A polarised nation There is too much mistrust between the major political actors in Lesotho at the moment. This polarity became more evident during the inauguration of the current Prime Minister on the 16th of June 2017.

The hosting of a coffin purporting the death of congress parties by government supporters before the international community captured this current polarity.

The question is, why make such negative displays at a national ceremony of the inauguration of a country’s Prime Minister?
The second equally disturbing sign was the booing of a member of the Christian Council, Bishop Mallane Taaso, during the prayer service by government supporters.

Lesotho prides itself as a Christian nation, now how on earth do you ridicule a Bishop while reading a Bible at a national event before international guests?
If that action was not a reflection of a polarised society we are not sure what polarity means.

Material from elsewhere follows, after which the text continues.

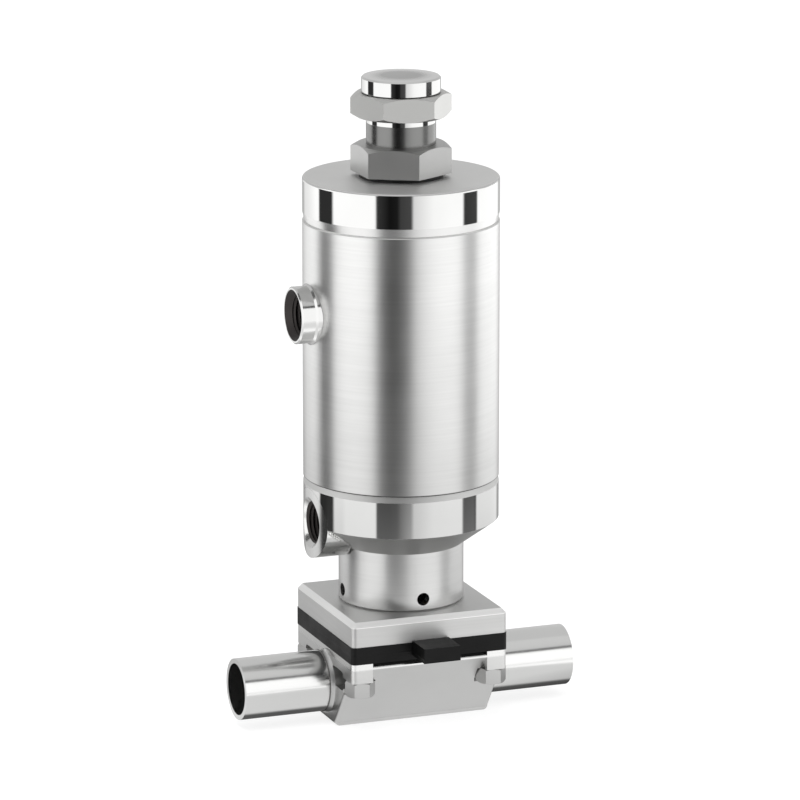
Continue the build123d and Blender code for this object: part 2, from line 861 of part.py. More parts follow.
washer_top = piston_top + piston_washer_height
piston_nut_top = washer_top + piston_nut_height
with BuildPart() as piston_washer:
    spin(
        (piston_stud_radius + seat_fit, piston_top),
        (piston_washer_radius, piston_top),
        (piston_washer_radius, washer_top),
        (piston_stud_radius + seat_fit, washer_top),
    )
finish(piston_washer, "piston_washer")

with BuildPart() as piston_nut:
    hexagon(piston_nut_width, washer_top, piston_nut_height, 0, True)
    with Locations((0, 0, piston_nut_top)):
        Hole(piston_stud_radius + seat_fit, piston_nut_height)
finish(piston_nut, "piston_nut")

# Spindle: from the compressor, through gland and piston, up to the stroke limiter
with BuildPart() as spindle:
    spin(
        (0, spindle_base),
        (spindle_radius, spindle_base),
        (spindle_radius, piston_base - spindle_collar_height),
        (spindle_collar_radius, piston_base - spindle_collar_height),
        (spindle_collar_radius, piston_base),
        (piston_stud_radius, piston_base),
        (piston_stud_radius, piston_nut_top + end_gap),
        (rod_radius, piston_nut_top + end_gap),
        (rod_radius, rod_top),
        (0, rod_top),
    )
    with Locations((0, 0, pin_level)):
        Cylinder(cross_pin_radius + seat_fit, 3 * spindle_radius, rotation=(0, 90, 0), mode=Mode.SUBTRACT)
finish(spindle, "spindle")

# Closing springs
with BuildPart() as outer_spring:
    coil(outer_spring_radius, outer_spring_wire, outer_spring_turns, piston_top, spring_ceiling)
finish(outer_spring, "outer_spring")

with BuildPart() as inner_spring:
    coil(inner_spring_radius, inner_spring_wire, inner_spring_turns, piston_top, spring_ceiling)
finish(inner_spring, "inner_spring")

# Stroke limiter: housing with collar and hexagon
screw_hole = limiter_screw_radius + running_fit
limiter_groove = limiter_stub_radius - limiter_oring_wire + seat_fit
limiter_groove_level = upper_cover_top - 2 * limiter_oring_wire
limiter_groove_half = limiter_oring_wire / 2 + seat_fit
with BuildPart() as limiter_housing:
    hexagon(limiter_hexagon, hexagon_base, limiter_hexagon_height, limiter_hexagon_turned, False)
    spin(
        (0, housing_base),
        (limiter_stub_radius, housing_base),
        (limiter_stub_radius, upper_cover_top),
        (limiter_collar_radius, upper_cover_top),
        (limiter_collar_radius, hexagon_base),
        (limiter_neck_radius, hexagon_base),
        (limiter_neck_radius, lock_nut_base - end_gap),
        (0, lock_nut_base - end_gap),
    )
    spin(
        (limiter_groove, limiter_groove_level - limiter_groove_half),
        (limiter_stub_radius + seat_fit, limiter_groove_level - limiter_groove_half),
        (limiter_stub_radius + seat_fit, limiter_groove_level + limiter_groove_half),
        (limiter_groove, limiter_groove_level + limiter_groove_half),
        mode=Mode.SUBTRACT,
    )
    spin(
        (0, housing_base),
        (screw_hole, housing_base),
        (screw_hole, lock_nut_base),
        (0, lock_nut_base),
        mode=Mode.SUBTRACT,
    )
finish(limiter_housing, "limiter_housing")

with BuildPart() as housing_oring:
    spin_oring(
        limiter_stub_radius - limiter_oring_wire / 2 + seat_fit,
        limiter_groove_level,
        limiter_oring_wire - seat_fit,
    )
finish(housing_oring, "housing_oring")

with BuildPart() as housing_sleeve:
    spin(
        (limiter_neck_radius + seat_fit, hexagon_top),
        (sleeve_radius, hexagon_top),
        (sleeve_radius, sleeve_top),
        (limiter_neck_radius + seat_fit, sleeve_top),
    )
finish(housing_sleeve, "housing_sleeve")

with BuildPart() as seal_ring:
    spin(
        (limiter_neck_radius + seat_fit, sleeve_top),
        (sleeve_radius - seat_fit, sleeve_top),
        (sleeve_radius - seat_fit, lock_nut_base),
        (limiter_neck_radius + seat_fit, lock_nut_base),
    )
finish(seal_ring, "seal_ring")

with BuildPart() as lock_nut:
    hexagon(limiter_hexagon, lock_nut_base, lock_nut_height, lock_nut_turned, True)
    with Locations((0, 0, lock_nut_top)):
        Hole(screw_hole, lock_nut_height)
finish(lock_nut, "lock_nut")

# Limiter screw with its round head, and the stop pad in its lower end
screw_top = cap_base + screw_in_cap
with BuildPart() as stop_screw:
    spin(
        (0, screw_base + stop_pad_depth + end_gap),
        (stop_pad_radius + running_fit, screw_base + stop_pad_depth + end_gap),
        (stop_pad_radius + running_fit, screw_base),
        (limiter_screw_radius, screw_base),
        (limiter_screw_radius, screw_top),
        (0, screw_top),
    )
finish(stop_screw, "stop_screw")

with BuildPart() as screw_cap:
    cap_radius = cap_diameter / 2
    cap_top = cap_base + cap_height
    with BuildSketch(Plane.XZ):
        with BuildLine():
            Polyline(
                (0, screw_top + seat_fit),
                (limiter_screw_radius + seat_fit, screw_top + seat_fit),
                (limiter_screw_radius + seat_fit, cap_base),
                (cap_radius, cap_base),
                (cap_radius, cap_top - cap_chamfer),
                (cap_radius - cap_chamfer, cap_top),
            )
            dome_radius = ((cap_radius - cap_chamfer) ** 2 + cap_dome ** 2) / (2 * cap_dome)
            half = (cap_radius - cap_chamfer) / 2
            dome_half = cap_top + cap_dome - dome_radius + math.sqrt(dome_radius ** 2 - half ** 2)
            ThreePointArc((cap_radius - cap_chamfer, cap_top), (half, dome_half), (0, cap_top + cap_dome))
            Line((0, cap_top + cap_dome), (0, screw_top + seat_fit))
        make_face()
    revolve(axis=Axis.Z)
finish(screw_cap, "screw_cap")

with BuildPart() as stop_pad:
    with Locations((0, 0, pad_base)):
        Cylinder(stop_pad_radius, stop_pad_length, align=(Align.CENTER, Align.CENTER, Align.MIN))
finish(stop_pad, "stop_pad")
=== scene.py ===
import math

import bmesh
import bpy
import numpy as np
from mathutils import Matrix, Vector


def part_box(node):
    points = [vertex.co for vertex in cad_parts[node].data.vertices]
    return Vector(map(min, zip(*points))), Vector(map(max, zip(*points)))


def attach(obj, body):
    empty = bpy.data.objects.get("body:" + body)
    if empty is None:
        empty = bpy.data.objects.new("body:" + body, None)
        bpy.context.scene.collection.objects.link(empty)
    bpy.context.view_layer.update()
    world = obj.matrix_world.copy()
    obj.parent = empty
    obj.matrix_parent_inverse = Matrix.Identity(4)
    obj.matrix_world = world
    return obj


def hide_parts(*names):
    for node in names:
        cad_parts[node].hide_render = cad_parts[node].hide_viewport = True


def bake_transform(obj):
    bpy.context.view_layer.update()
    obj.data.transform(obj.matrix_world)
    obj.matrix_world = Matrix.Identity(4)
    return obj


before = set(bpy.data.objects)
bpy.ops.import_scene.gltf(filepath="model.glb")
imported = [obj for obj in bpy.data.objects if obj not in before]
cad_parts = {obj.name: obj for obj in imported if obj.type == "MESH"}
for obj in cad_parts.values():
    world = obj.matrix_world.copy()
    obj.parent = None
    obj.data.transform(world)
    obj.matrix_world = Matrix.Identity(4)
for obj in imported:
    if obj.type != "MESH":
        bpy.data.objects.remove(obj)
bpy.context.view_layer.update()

scene = bpy.context.scene
scene.view_settings.view_transform = "Standard"

# Photograph's camera: heading and fall of its line of sight, distance in metres and lens in mm
AZIMUTH = math.radians(20.749)
ELEVATION = math.radians(13.738)
DISTANCE = 1.58713
LENS = 232.97
# The point it looks at, in metres to the right of the spindle's axis and above the ground
AIM_ASIDE = -0.000306
AIM_HEIGHT = 0.098923


def linear(code):
    """sRGB hex colour to linear RGBA."""
    parts = [int(code[i:i + 2], 16) / 255 for i in (0, 2, 4)]
    return [c / 12.92 if c < 0.04045 else ((c + 0.055) / 1.055) ** 2.4 for c in parts] + [1.0]


def add(tree, kind, inputs=(), stops=(), **settings):
    """Adds a node with its settings. An input, by socket name or number, is a value, a socket to link, or a
    node whose first output is linked. A colour ramp's stops are positions from 0 to 1 with grey levels."""
    made = tree.nodes.new("ShaderNode" + kind)
    for key, value in settings.items():
        setattr(made, key, value)
    for key, value in dict(inputs).items():
        if isinstance(value, bpy.types.Node):
            value = value.outputs[0]
        if isinstance(value, bpy.types.NodeSocket):
            tree.links.new(value, made.inputs[key])
        else:
            made.inputs[key].default_value = value
    if stops:
        points = made.color_ramp.elements
        while len(points) < len(stops):
            points.new(0.5)
        for point, (position, grey) in zip(points, sorted(stops)):
            point.position = position
            point.color = (grey, grey, grey, 1)
    return made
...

The CCL has in the past impressed on political parties to take the Constitutional reforms seriously.

Will the opposition participate in this process after this humiliating treatment by government supporters?
What was even more unfortunate was the Prime Minister’s failure to take decisive action to condemn in the strongest terms this ill-fated deed by his supporters.

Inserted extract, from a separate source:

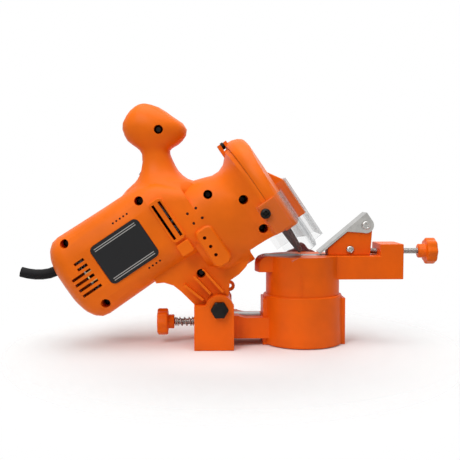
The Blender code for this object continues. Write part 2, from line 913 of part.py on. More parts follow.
def make_base():
    """Casting of block, arm and lower cup, with its bar and bolts."""
    half = BLOCK_DEPTH / 2
    block = piece(
        "base_casting", box((BLOCK_LEFT, -half, 0), (BLOCK_RIGHT, half, BLOCK_HEIGHT)), "orange_paint"
    )
    ears = tool("base_ears", across(EAR_RADIUS, PIVOT_X, PIVOT_Z, -half, half, FINE_ROUND))
    cup = tool("base_cup", rod((0, 0, 0), (0, 0, CUP_HEIGHT), CUP_RADIUS, CUP_TOP_RADIUS, FINE_ROUND))
    soften(cup, CUP_RIM_ROUNDING)
    pad_x = CUP_RADIUS + CUP_PAD_STAND
    pads = tool(
        "base_cup_pads", box((-pad_x, -CUP_PAD_WIDTH / 2, 0), (pad_x, CUP_PAD_WIDTH / 2, CUP_PAD_HEIGHT))
    )
    slope = (ARM_TOP_AT_BLOCK - ARM_TOP_AT_CUP) / 2
    outline = [
        (BLOCK_RIGHT - EDGE, ARM_UNDERSIDE),
        (-CUP_RADIUS + ARM_WIDTH / 4, ARM_UNDERSIDE),
        (-CUP_RADIUS + ARM_WIDTH / 4, ARM_TOP_AT_CUP),
        (BLOCK_RIGHT + ARM_WIDTH / 3, ARM_TOP_AT_CUP),
        (BLOCK_RIGHT + ARM_WIDTH / 6, ARM_TOP_AT_CUP + slope / 2),
        (BLOCK_RIGHT - EDGE, ARM_TOP_AT_BLOCK),
    ]
    arm = tool("base_arm", slab([outline], -ARM_WIDTH / 2, ARM_WIDTH / 2))
    join(block, ears, cup, pads, arm)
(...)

The question is what message does this indecisive action send out there and what is the implication for national reforms?
Mo-Afrika FM attack
Worse still, immediately after the ceremony, a local radio station perceived to be aligned to the congress parties, Mo-Afrika FM, was attacked by government supporters.

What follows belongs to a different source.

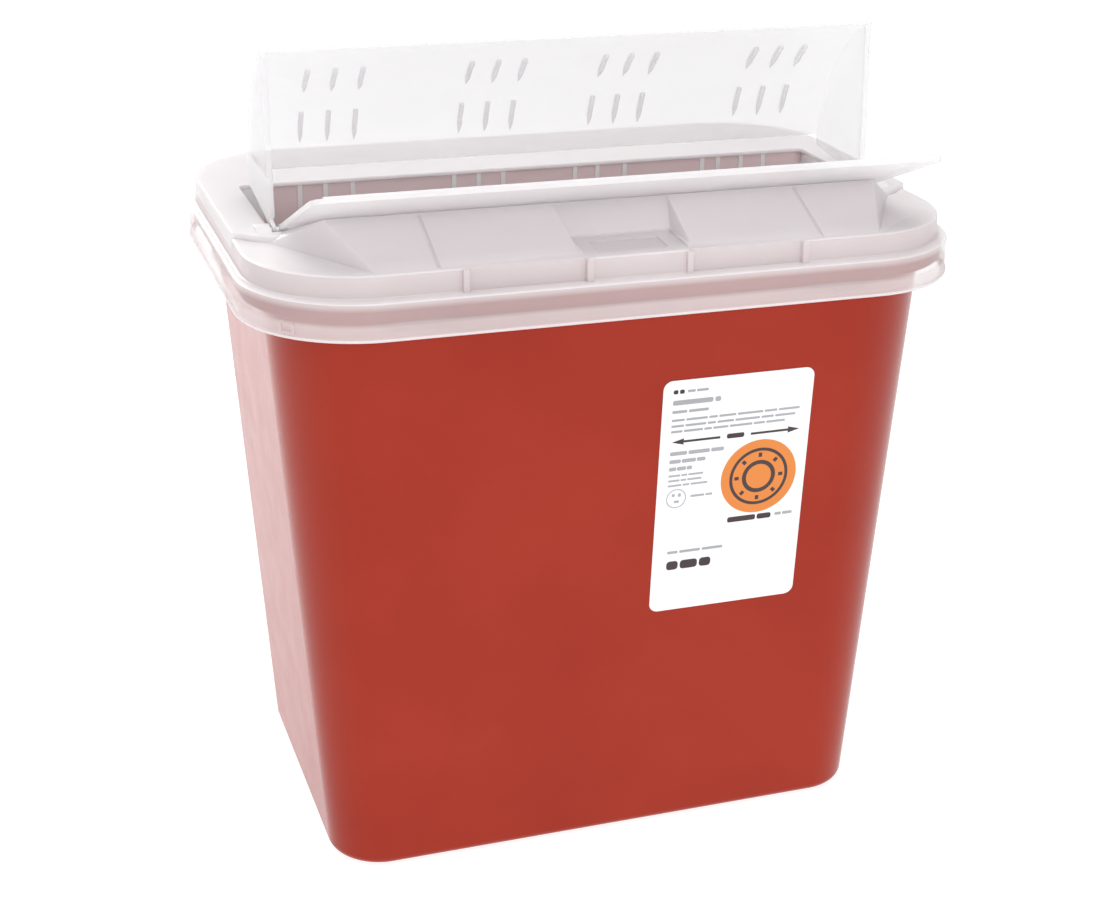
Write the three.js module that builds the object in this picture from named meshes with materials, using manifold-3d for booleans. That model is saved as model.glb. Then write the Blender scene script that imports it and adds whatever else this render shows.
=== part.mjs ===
// Sharps container: a tapered red tub, a milky snap-on lid and a counterbalanced door
// that swings on two pins. Millimetres, +Z up, the front faces -Y, origin at the base.
import * as THREE from 'three';
import { ConvexGeometry } from 'three/addons/geometries/ConvexGeometry.js';
import { mergeVertices } from 'three/addons/utils/BufferGeometryUtils.js';
import Module from 'manifold-3d';

const wasm = await Module();
wasm.setup();

// Tub
const BASE_HALF_X = 107.42;
const BASE_HALF_Y = 71.09;
const BASE_RADIUS = 20.5;
const DRAFT = 0.07325;
const RADIUS_GROWTH = 0.0992;
const TUB_WALL = 1.8;
const FLOOR = 2;
const FOOT_FILLET = 3.5;
const SHOULDER_Z = 222.5;
const RIM_TOP = 228.1;
const RIM_HALF_X = 130.9;
const RIM_HALF_Y = 89.4;
const RIM_RADIUS = 41.1;

// Lid
const SKIRT_BOTTOM = 216.8;
const SKIRT_HALF_X = 133;
const SKIRT_HALF_Y = 91.5;
const SKIRT_RADIUS = 43.2;
const SKIRT_WALL = 1.5;
const SKIRT_BEAD = 0.5;
const LEDGE_Z = 230;
const LEDGE_THICK = 1.6;
const STEP_HALF_X = 130.4;
const STEP_HALF_Y = 87.4;
const STEP_RADIUS = 39.8;
const STEP_CENTRE_Y = 1.3;
const STEP_DRAFT = 0.06;
const PAD_Z = 237.9;
const DECK_Z = 240;
const DECK_WALL = 1.7;

// Ramp that carries the open door's leaf
const RIDGE_Y = -55;
const RIDGE_Z = 249.4;
const RIDGE_HALF_X = 103;
const RAMP_FRONT_Y = -83.2;
const RAMP_FRONT_HALF_X = 92;
const RAMP_SIDE = [118.5, -38];
const RAMP_REAR = [114, -26.6];

// Finger channel in the middle of the ramp
const CHANNEL_HALF_X = 21.5;
const CHANNEL_FLOOR_HALF_X = 19.2;
const CHANNEL_REAR_Y = -65;
const POCKET_DEPTH = 1;
const POCKET_INSET_HALF_X = 12.7;

// Slot
const SLOT_HALF_X = 116.4;
const SLOT_REAR_RADIUS = 3;
const SLOT_FRONT_Y = -26.5;
const SLOT_REAR_Y = 34.5;
const SLOT_EAR_X = 109.5;
const SLOT_EAR_Y = -32;
const BAFFLE_BOTTOM = 222;
const BAFFLE_THICK = 1.6;
const BAFFLE_FRONT_Y = -18;
const BAFFLE_RIBS = [-93, -83, -72.4, -32, -22, -12, 18, 27.4, 39, 72.6, 79.5, 89.6, 99.5];

// Pivot
const PIVOT_Y = -28.5;
const PIVOT_Z = 239.6;
const PIN_RADIUS = 1;
const PIN_HEAD_RADIUS = 1.5;
const BORE_RADIUS = 1.08;
const EYE_RADIUS = 1.9;
const LUG_HALF_LENGTH = 6;
const LUG_RISE = 1.7;
const LUG_END_X = 121.6;
const BORE_END_X = 120.2;
const PIN_END_X = 119.9;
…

Virulent insults were hurled at its editor and several attempts were made to storm the radio station while the police watched. This blatant attack on the media was unprecedented.

The new government’s failure to condemn this absurd attack has been disappointing. Media is a very important national instrument in our democracy. Lesotho needs more independent media houses like Mo-Afrika FM, more so during this period when the nation is desperate to undertake constitutional reforms.

Conflict in the leading coalition party
Similarly, the leading coalition party is engulfed in conflict among its members over cabinet posts. It has been alleged that Members of Parliament from Berea district are unhappy about the fact that only one member among nine of them has been appointed to a ministerial position.

The conflict was so intense that the Prime Minister had to convene a special meeting to address the MPs’ grievances. Surely, this is not a conducive environment for the reform process to take root.

Democratic institutions under attack
For democracy to be delivered as the main game in our contemporary society, we will need strong institutions. Roland Paris once suggested that the policy of constructing strong institutions before introducing liberalization was vital for any democracy.

In the initial phase, the focus must be on institution building (Mansfield and Snyder 2002) not attacking and interfering with state institutions like the police and army.

It is advisable to establish strong institutions for any democracy to be sustainable. The recent developments in the Lesotho Mounted Police Service (LMPS) are a complete antithesis to this democratic analogy.

The rationale to engage in Constitutional reforms in Lesotho was not only to strengthen national institutions like the police and the national army but to consolidate our hard fought democracy.

Furthermore, it was also to ensure that Prime Ministers do not interfere and politicise these important national institutions. While the Prime Minister has the prerogative to remove and appoint the Commissioner of Police, that mandate should not be abused.

He can remove a Commissioner only after due process has been dispensed with, but not force him out without following good governance processes. The recent action by the Prime Minister to force the LMPS Commissioner to go on leave for no apparent reason was unprecedented.

It was also an abuse of Prime Ministerial powers. First, the nation is not privy to the crime committed by the Commissioner that attracted his forced leave.

Second, no disciplinary action was ever meted against the commissioner. This is taking place at a time when we are about to embark on the critical reforms.

Unlike ministers or political appointees, who the Prime Minister is at liberty to fire at will, the Commissioner of Police is a career civil servant who cannot be retired without due process. In this case, the rights of the commissioner have been violated.

How can we violate human rights and subsequently purport to be leading the Constitutional reforms project?
This is a very sensitive and vital project that must not be polluted by unwarranted interventions by the government.

We cannot attack and weaken democratic institutions and then talk constitutional reforms. These are clearly not good signs of a government ready to lead constitutional reforms.

The message the government is sending out to the public is very inelegant. It means that the government is not sincere in leading constitutional reforms.

The general perception is that this is a government that is combative. This has created a poisonous environment that is inimical for constitutional reforms.

Government of national unity
In the past two years the International Community and some local NGOs were at pains to suggest that for Lesotho to attain political stability it miust establish a Government of National Unity (GNU).

While that idea was never taken up then it appears that, it is very timely now, more so in the light of the current developments, namely the national reform agenda.

The rationale for the formation of this structure stems from the fact that the government in Lesotho will need a two thirds (2/3) majority to push the reforms. The government is facing big challenges.

For instance, how will it deal with the Phumaphi Commission report, the return of exiled soldiers, the current mutiny case, the transformation of the security forces and the Constitutional reform agenda?
All these require a consensual approach, not just decisions driven by a coalition of four parties.

For government to touch any of the above issues on its own, could trigger further violent conflict or another election. This is for real; the current government is sitting on a time bomb.

The only solution is a consensual approach. Conclusion
Because of the incessant political conflict in Lesotho, it is felt that some model that stresses a government of national unity should be developed.

Some suggest that governments of grand coalitions should be permanent features of those societies where all the ethnic groups are permanently represented in proportion in all the structures of government and the state.

This is a model that stresses cooperation and consensus rather than competition between government and opposition. Such a model would radically alter the nature of our democracy.

It would mean that there would be no real opposition and that elites would manage their own conflicts without resorting to the wider public confrontation.

It is this model that can develop a viable constitution for Lesotho and Basotho and of course ensure that Lesotho returns to the community of nations again.

The fact of the matter is that the constitutional reform processes within a particular country are often about responding to broad challenges of peace building, reconciliation, inclusion and socio-economic development in a way that is seen as legitimate and is widely accepted. The choice is with the current government leadership.